A calm, clear statement of your feelings is more likely to be heard, understood and absorbed by your spouse. It will also put him or her in a position from which it is easier to respond to your feelings productively. Your partner may still react in unproductive ways, and the admission or apology you hope for may not be forthcoming, but a calm, reasonable approach from you will improve the chances and at least avoid making the situation worse.
Try to avoid speaking out in the initial stages of shock, hurt, and anger. Give yourself some time to regain your composure and ability to speak clearly. Remember the old adage that advises counting to ten before speaking if you are angry, but expect to give yourself more time than that. Leave the room if you need to- quietly, calmly, and without slamming any doors. Do something that calms and soothes you but does not distract you completely; in my case this is usually knitting, cross-stitch, or wandering through a bookstore. Give yourself time to think over the situation and plan your words and actions while you decompress.
When you do approach your partner, speak calmly and quietly, and be as specific and matter-of-fact as possible. For instance, “Jim, when I found that porn video on your computer, I was shocked because you’ve been doing so well. You know how much it hurts me when you do those things. I love you, but I’m very angry at you.” Explain exactly what you are reacting to (the porn on Jim’s computer) and how you feel about it (disappointed, hurt, and angry) but be sure to express love and support along with those negative feelings so it seems less like an attack.
Venting Your Anger:
Before or after your calm, hopefully productive conversation with your spouse about his or her behavior and your feelings about it, you may still need to shout, scream, cry, curse, throw things, or call your partner every bad name ever invented. It is actually okay to do that, as long as you avoid doing it to your partner. Find a friend or family member (ideally one of the same gender as yourself) you can confide in about your spouse’s addiction, or contact a professional counselor. This will give you an outlet to “vent” your anger and other negative emotions rather than bottling them up or attacking your partner with them in unhealthy ways.
It may also help you to keep a notebook- real or virtual- in which you write down everything you want to say to your spouse when you are angry. This gives you another venting outlet, but it may also give you a useful tool for planning important conversations. For instance, write down your initial response when you discover evidence of a relapse, and use that as a starting point to plan the calmer, more constructive words you will actually say when you confront your partner about it. A notebook can also help you track your progress in dealing with your own anger, changes in your feelings, and patterns in your spouse’s behavior.
If you choose to keep a notebook, be sure that you do not hide it or keep it a secret. There is no room for secrets in a healthy marriage. Tell your partner what the notebook is and what it is for; let your spouse know that he or she is allowed to read it, but that nothing in there is directed to or intended for him or her.
Physical activity is also a widely recommended means of blowing off steam.

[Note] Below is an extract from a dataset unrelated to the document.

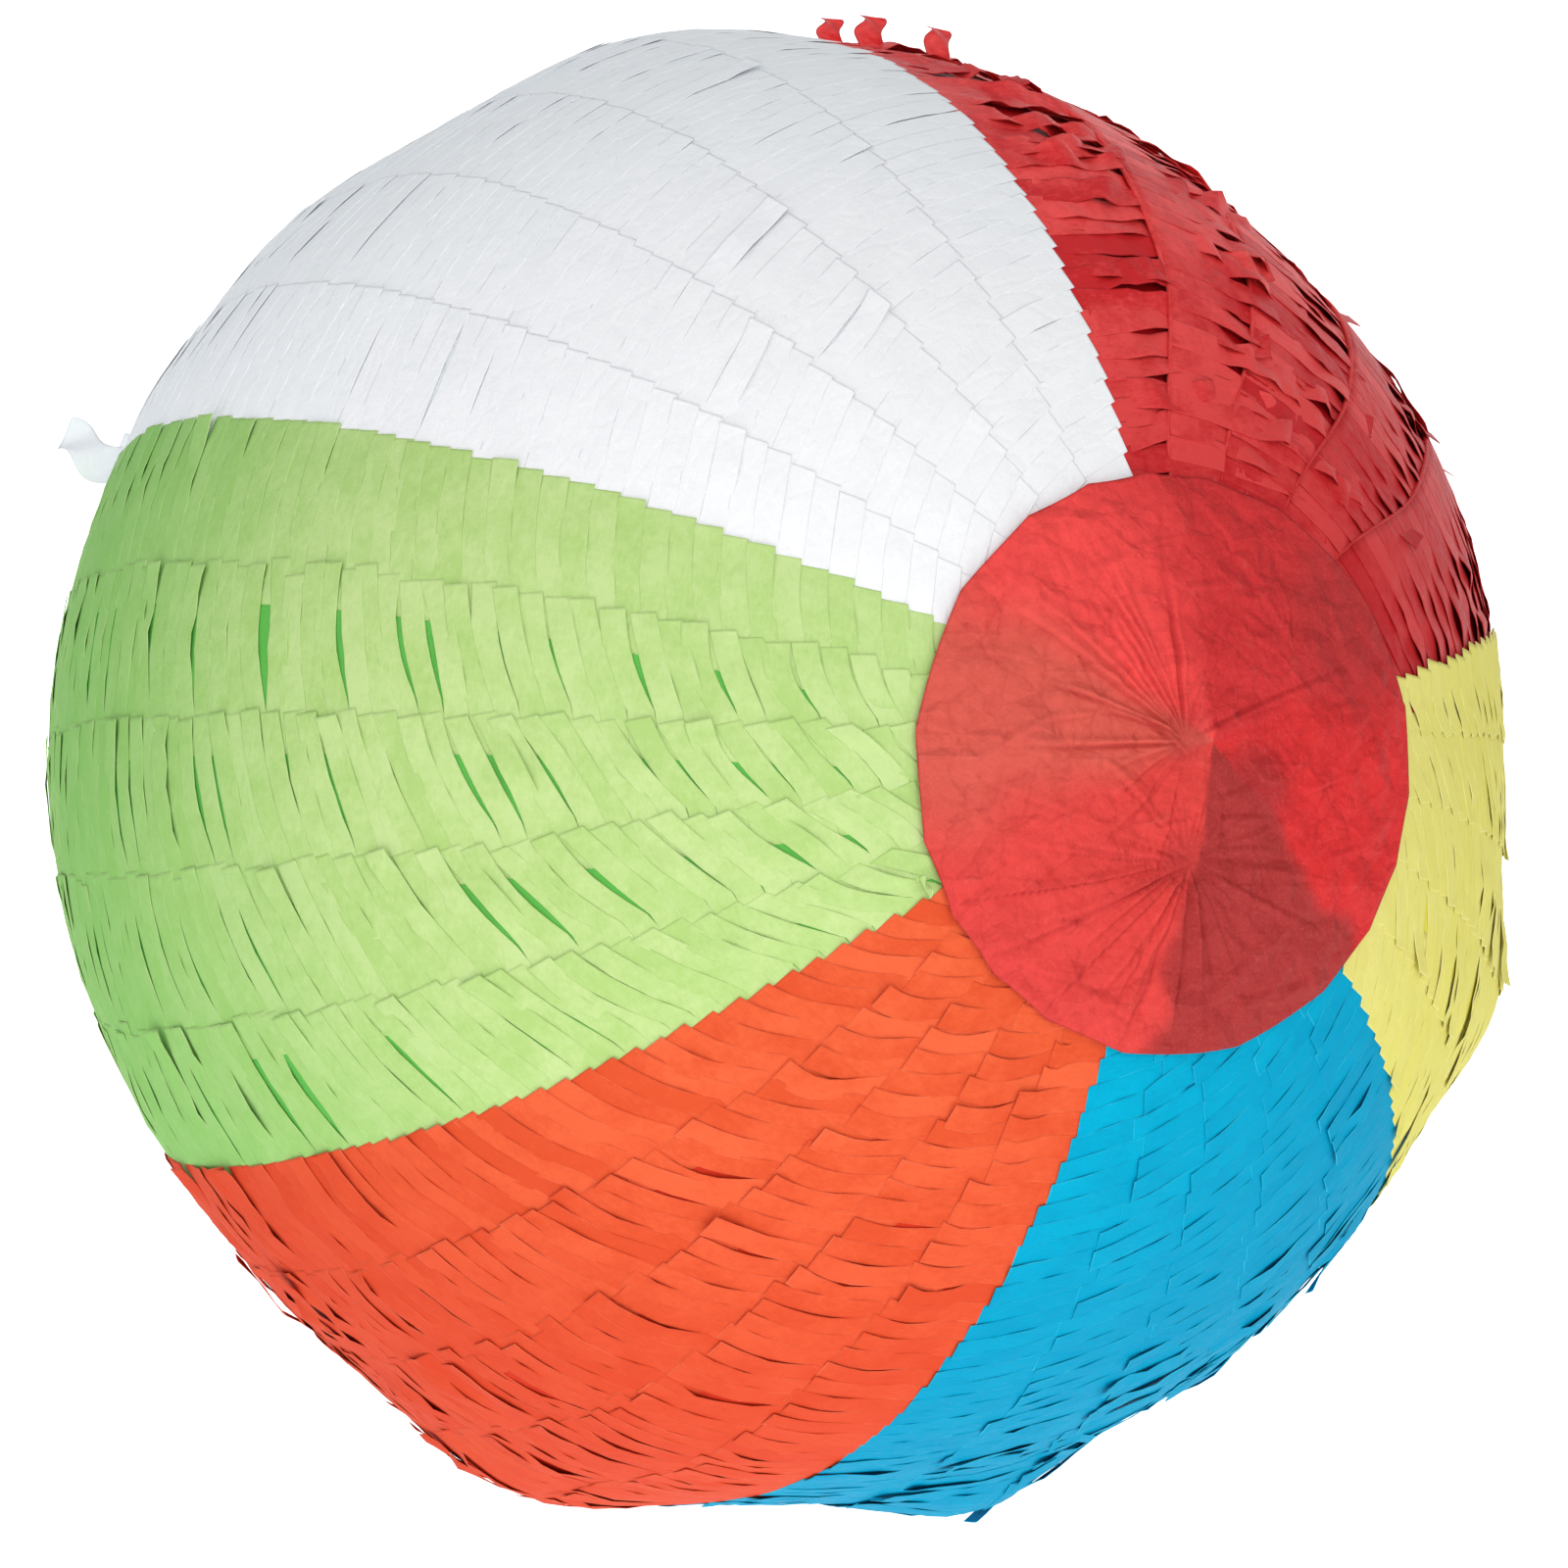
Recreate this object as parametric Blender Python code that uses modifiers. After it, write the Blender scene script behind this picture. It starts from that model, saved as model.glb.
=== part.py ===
"""Beach ball piñata: a hollow papier-mâché ball dressed in strips of fringed tissue paper.

The origin is the ball's centre and +Z is up, as it hangs. The two poles, where the six
coloured gores meet under tissue discs, lie on the Y axis. A place on the ball is given by
two angles: the colatitude, 0 at the -Y pole and 180 at the +Y pole, and the turn about
the Y axis, 0 at the top and growing towards +X.
"""

import math

import bmesh
import bpy
from mathutils import Matrix, Vector

# Driving dimensions, in metres and degrees
BALL_RADIUS = 0.165  # over the fringe
FRINGE_DEPTH = 0.003
SHELL_RADIUS = 0.161
SHELL_WALL = 0.003
STRIPS_PER_GORE = 5
GORES = (  # colour name and where the gore begins, as a turn about the Y axis
    ("red", -2.0),
    ("yellow", 76.5),
    ("blue", 132.0),
    ("orange", 187.5),
    ("green", 238.0),
    ("white", 296.0),
)
FRINGE_POLE_GAP = 15.0  # the strips stop this far short of each pole, under the disc
MERIDIAN_STEP = 7.5  # between the facets of a strip, along its length

FLAP_GORE = "red"
FLAP_STRIPS = (2, 3)  # the rows of fringe that the fill flap interrupts
FLAP_FROM, FLAP_TO = 97.5, 120.0  # colatitudes of the flap's two sides
CUT_GAP = 0.0005  # around each strip, and around the flap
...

Running, lifting weights, or other activities are a good way to channel your anger into a more positive, less destructive direction. Sometimes an activity that keeps your body and part of your brain occupied but requires little higher concentration, such as running, can also give you a chance to process the event and organize your thoughts and feelings. Before you head out the door to the gym or the track, though, be sure to tell your partner that you need a little time to yourself but you will be back for a productive conversation; simply storming out without explanation is likely to worsen the situation.
Understanding Your Anger:
Anger is often a cover for more vulnerable or more complex emotions. For example, if your partner is an addict and you have been through this pain before, you may afraid to show sadness or fear, because subconsciously you may suspect that revealing these softer emotions will give your spouse another way to hurt you. These emotions manifest themselves on the surface as anger because your brain decides that anger seems safer. Examine your emotions more deeply to see if anything underlies your anger; express those feelings, too, because they will be very important.
Sometimes, of course, you may simply be angry. At those times, remember that loving someone does not mean that you must never be angry with them. Also remember that being angry with someone does not mean that you no longer love them.